The third set of rules is, of course, the U.S. and New York state constitutions. Within the [U.S.] Constitution, you're looking at at least two broad categories of provisions — potential First Amendment claims for free speech, freedom of association and free exercise of religion. The other piece of it would be potential equal protection claims.
ProPublica: Another AP story this week reported that federal grant money and equipment were used in the NYPD surveillance and investigation of the Muslim community. Does that muddy the legal questions about whether the police were following federal rules?

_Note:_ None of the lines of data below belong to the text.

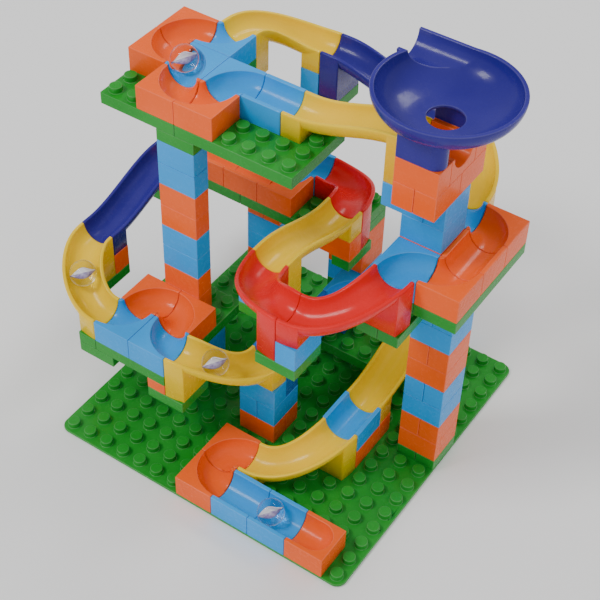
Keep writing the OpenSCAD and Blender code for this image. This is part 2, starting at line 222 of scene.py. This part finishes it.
def moulded_plastic(name, colour):
    """Glossy ABS: faint flow marks in the colour, orange-peel skin and fine scuffs."""
    material, nodes, links, shader = node_tree(name)
    coords = nodes.new("ShaderNodeTexCoord")
    flow = noise(nodes, links, coords, FLOW_SCALE, 4)
    flow_share = map_range(nodes, links, flow, 0, 1)
    body = mix_colour(nodes, links, flow_share, darker(colour, 0.10), lighter(colour, 0.015))
    links.new(body, shader.inputs["Base Color"])
    scuffs = noise(nodes, links, coords, SCUFF_SCALE, 6, 0.7)
    links.new(map_range(nodes, links, scuffs, 0.16, 0.34), shader.inputs["Roughness"])
    skin = noise(nodes, links, coords, SKIN_SCALE, 2)
    wave = noise(nodes, links, coords, RIPPLE_SCALE, 2)
    fine = nodes.new("ShaderNodeBump")
    fine.inputs["Strength"].default_value = 0.05
    fine.inputs["Distance"].default_value = 0.0002
    links.new(skin, fine.inputs["Height"])
    broad = nodes.new("ShaderNodeBump")
    broad.inputs["Strength"].default_value = 0.10
    broad.inputs["Distance"].default_value = 0.0008
    links.new(wave, broad.inputs["Height"])
    links.new(fine.outputs["Normal"], broad.inputs["Normal"])
    links.new(broad.outputs["Normal"], shader.inputs["Normal"])
    shader.inputs["IOR"].default_value = 1.50
    shader.inputs["Specular IOR Level"].default_value = 0.12
    shader.inputs["Coat Weight"].default_value = 0.10
    shader.inputs["Coat Roughness"].default_value = 0.10
    return material


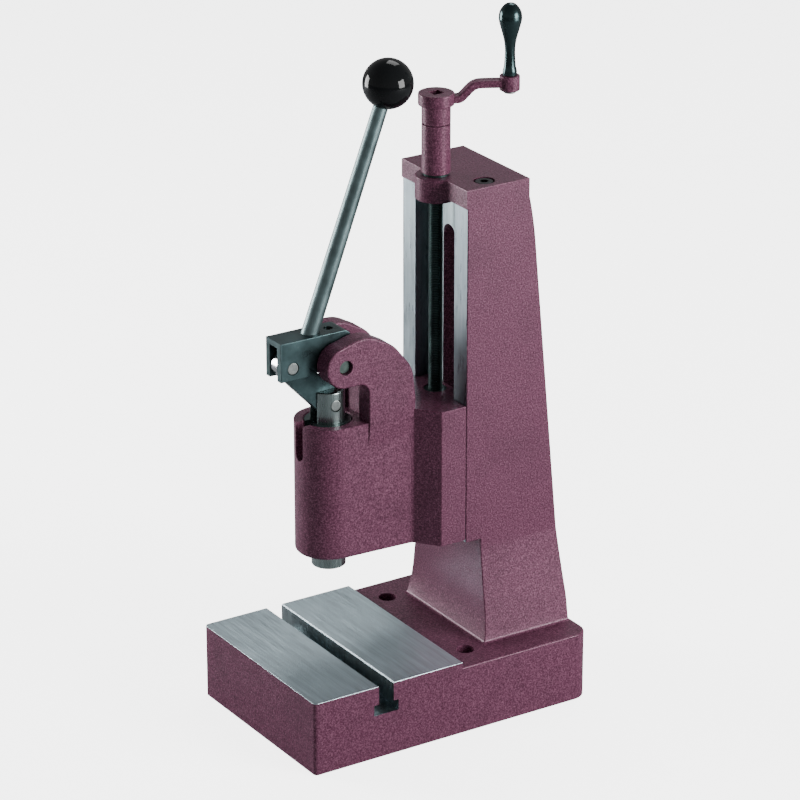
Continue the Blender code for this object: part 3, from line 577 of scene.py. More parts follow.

Patel: The federal program that was giving them money is the HIDTA program — High Intensity Drug Trafficking Area. It's geared toward providing funds to combat drug trafficking. HIDTA itself does allow for counterterrorism spending to be an incidental purpose. It requires the HIDTA executive board to basically make sure that funds were being used for the purposes that they were supposed to be used for. So, I think there's a real issue about accountability and oversight of the use of HIDTA funds here.
ProPublica: So, if the NYPD did potentially violate the Handschu guidelines and city law you mentioned, what are the penalties?
Patel: Well, the Handschu lawyers already went to court last year and told the judge that the documents that had been released by the AP suggested that there had been violations of the Handschu decree. They asked for discovery so they could check the files of the NYPD to see whether they had violated the prohibition on keeping dossiers. I believe that that discovery will likely be starting soon. So, there's clearly a remedy through the Handschu mechanism. Because it's a consent decree, it's an ongoing thing. The judge has supervisory jurisdiction. There are also issues under the racial profiling law and under the First Amendment.
We've also turned to the question of oversight. The FBI, for all its faults, does have a fair amount of oversight — an inspector general internally and congressional oversight. We think a similar thing would be a great idea for the NYPD.